Well, after taking three more nibbles, he held his hand up to his mouth and promptly hurled out his entire meal into his hand and all over his shirt and chair! After the initial shock wore off, he found this to be quite the cool phenomenon that had just happened! He laughed and then said VERY seriously, "Whoa. Mommy, I think I'd better be done right now."

Yup. A raving success this meal time was!

Back in Philly....

We have arrived safe and sound! Our trip back to Pennsylvania went so much more quickly and smoothly than our trip home! We did it in ten hours total - eight hours of driving time! So much nicer than our fifteen hour trip three weeks previous! The boys did great - other than Kaden asking every fifteen minutes if we were almost there! Whew - that just about drove me to drink, let me tell ya! And Jesse actually had a span of a couple of hours where we heard narry a squawk. He actually cooed contentedly for quite some time. The Lord knew I needed the sanity, I think!

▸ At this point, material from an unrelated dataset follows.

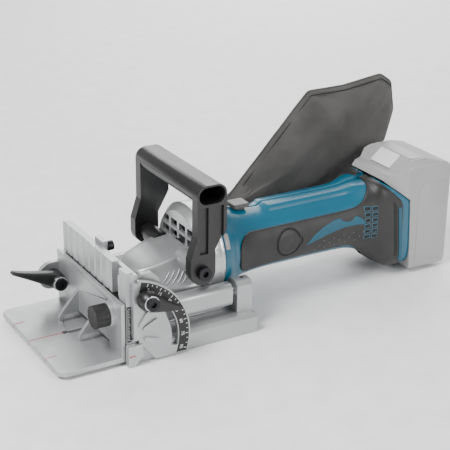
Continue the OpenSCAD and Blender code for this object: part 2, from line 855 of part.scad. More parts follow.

All in all, we had a really great time. We all were pretty sick for a good part of the time we were home which was a major bummer, so we didn't get to see and do much of what we wanted to do. But, it was good in the sense that it really made us slow down and relax - something we haven't done for quite awhile.

The boys had some great Grammy and Grampy time on both sides of the family, and Jesse really got a chance to bond with them, so I'm thankful for that. Nothing overly newsy to report except that Kev was able to do some Clarion Consulting with some church leadership and was really encouraged by that, AND my little brother got married! That was very sweet and exciting. We were all in the wedding except for Jesse. Kaden was the little ring bearer and other than whispering across the aisle to me that he was hungry he did really well!

Okay - kind of a boring post, but I just wanted you all to know that we are back and posts will be forthcoming at a far more regular rate from now on!